Brooklyn Notebook: anti-guidebook.

The Brooklyn Notebook was directly inspired by a challenge Hara sets in Designing Design: a guidebook to New York City that does not tell the reader where to go, but rather incites his curiosity so that he can discover the city himself. (Hara, 376) Focusing on Brooklyn for practical reasons, I made a notebook that had two pages devoted to each neighborhood in the borough. Blank apart from the covers and the neighborhood names atop the pages, the notebook reveals how little we know our own city through the simple listing of the neighborhoods, familiar and not.

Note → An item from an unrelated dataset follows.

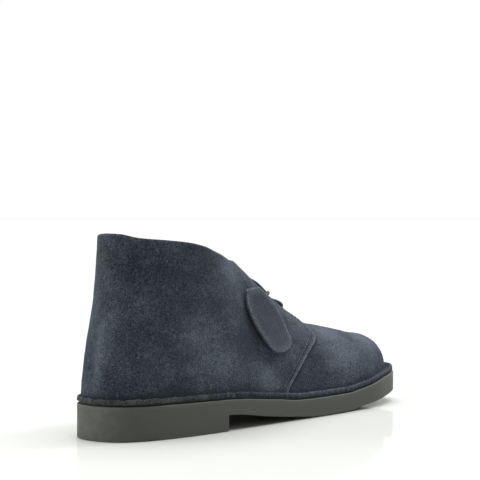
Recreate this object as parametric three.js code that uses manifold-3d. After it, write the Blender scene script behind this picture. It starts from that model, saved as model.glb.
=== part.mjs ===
// A chukka boot for the right foot, standing empty on its sole.
// Millimetres, +Z up. While it is built, x runs from the back of the heel to the toe, the outer (lateral)
// side is at -y, the inner (medial) side at +y, and the floor is z = 0. The finished group is then moved so
// that the middle of its footprint is the origin.

import * as THREE from 'three';
import { mergeVertices } from 'three/addons/utils/BufferGeometryUtils.js';
import Module from 'manifold-3d';

const wasm = await Module();
wasm.setup();

// ---------------------------------------------------------------- driving dimensions

const LENGTH = 298; // outsole, heel to toe
const GAP = 0.3; // air between neighbouring pieces
const MIDSOLE = 1.9;
const VAMP_WALL = 1.6;
const QUARTER_RISE = 1.2; // the quarters lie over the vamp and stand this much proud of it
const FLANGE = 2.0; // upper's turned-out edge, stitched down on the midsole
const FLANGE_INSET = 0.8; // sole edge past the flange
const INSOLE = 3.0;
const TONGUE = 1.8;
const LACE_RADIUS = 1.3;
const EYELET_RADIUS = 2.2;
const FOB_THICKNESS = 2.2;

const STATIONS = 46; // sections along the form
const ARCH = 26; // steps from feather to feather over one section

// The last: one row for each section along the sole.
// lateral, medial: half-widths of the sole edge. ledge: how far the sole stands out past the upper.
// ridge: y of the crown line. crown: height of the form over its feather line; over the heel it is well
// above the collar, which cuts it. square: how square the arch of the section is. ankle: half-width high up.
const LAST = [
  { x: 0, lateral: 0, medial: 0, ledge: 3.5, ridge: 0, crown: 190, square: 6, ankle: 0 },
  { x: 10, lateral: 22.4, medial: 22, ledge: 3.5, ridge: 0, crown: 190, square: 6, ankle: 17.1 },
  { x: 38, lateral: 33.4, medial: 32.5, ledge: 3.5, ridge: 0, crown: 180, square: 6, ankle: 30 },
  { x: 72, lateral: 38.5, medial: 32, ledge: 3.8, ridge: 0, crown: 145, square: 4.6, ankle: 33.5 },
  { x: 110, lateral: 41, medial: 30, ledge: 4.0, ridge: 1, crown: 100.3, square: 2.9, ankle: 32.3 },
  { x: 150, lateral: 42.5, medial: 33.5, ledge: 4.0, ridge: 2, crown: 75.1, square: 2.4, ankle: 37.2 },
  { x: 195, lateral: 44.5, medial: 45.5, ledge: 4.0, ridge: 4, crown: 51.1, square: 2.2, ankle: 40.8 },
  { x: 235, lateral: 44.8, medial: 53, ledge: 3.3, ridge: 5, crown: 38.9, square: 2.1, ankle: 43.8 },
  { x: 268, lateral: 38.1, medial: 47.8, ledge: 3.3, ridge: 4, crown: 27.5, square: 2.1, ankle: 37.5 },
  { x: 288, lateral: 26.2, medial: 32.5, ledge: 5.1, ridge: 3, crown: 23.2, square: 2.2, ankle: 25 },
  { x: LENGTH, lateral: -5, medial: 5, ledge: 5.8, ridge: 5, crown: 0, square: 2.2, ankle: 0 },
];

// The rubber from the side: under the arch, flat under the ball, and sprung at the toe.
const BREAST = 84; // front face of the heel
const SOLE = [
  { x: 0, bottom: 10.2, top: 21.4 },
  { x: BREAST, bottom: 9.9, top: 20.3 },
  { x: 130, bottom: 4.4, top: 16.3 },
  { x: 155, bottom: 1.7, top: 13.6 },
  { x: 176, bottom: 0, top: 13.2 },
  { x: 206, bottom: 0, top: 13.3 },
  { x: 226, bottom: 2.2, top: 15.3 },
  { x: 262, bottom: 6.1, top: 20.8 },
  { x: LENGTH, bottom: 9.8, top: 22.7 },
];

// How far the back of the heel leans forward at each height.
const HEEL_BACK = [
  { z: 0, forward: 0 },
  { z: 25, forward: 0 },
  { z: 50, forward: 2.8 },
  { z: 90, forward: 10.7 },
  { z: 128, forward: 13.5 },
  { z: 220, forward: 16.5 },
];
const LEAN_REACH = 130; // the lean fades out this far along the foot

// Top line of the collar from the side.
const COLLAR = [
  { x: -20, z: 126.7 },
  { x: 14, z: 126.7 },
  { x: 24, z: 123.9 },
  { x: 38, z: 122.5 },
  { x: 55, z: 120.7 },
  { x: 66, z: 118.5 },
  { x: 83, z: 113.2 },
  { x: 98, z: 109.1 },
  { x: 150, z: 108.7 },
];

// Throat between the two facings from above: the y of either edge, about the line the lacing is set out from.
const THROAT_Y = 3;
const THROAT = [
  { x: 100, lateral: -22, medial: 23.2 },
  { x: 106, lateral: -19.4, medial: 22.8 },
  { x: 113, lateral: -15.8, medial: 21.4 },
  { x: 122, lateral: -11.8, medial: 18.6 },
  { x: 135, lateral: -7.6, medial: 14.3 },
  { x: 150, lateral: -4.6, medial: 11 },
  { x: 165, lateral: -3, medial: 9 },
  { x: 180, lateral: -1.7, medial: 7.7 },
];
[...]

Blanking out content essentially means leaving the content out: in the words of Kenya Hara it means offering “not a message, but an empty vessel.” (Hara, 241) The content is to come, generated by the viewer; the designer provides the frame. Most simply, blanking out content allows the power of possibility. A genre/format that is void of typical content can allow the viewer’s fantasy to fly: what might he fill in the void with?

As I mention above, it was Kenya Hara who first opened me up to the world of blanking as an act of ANTI. In Designing Design, again and again he talks of the power of white space as well as the need to incite the viewer’s curiosity rather than telling him what to think. (If Hara is a counterpoint to the Dutch school, it’s amazing to fold him in, through his own explicit formulation, into ANTI.)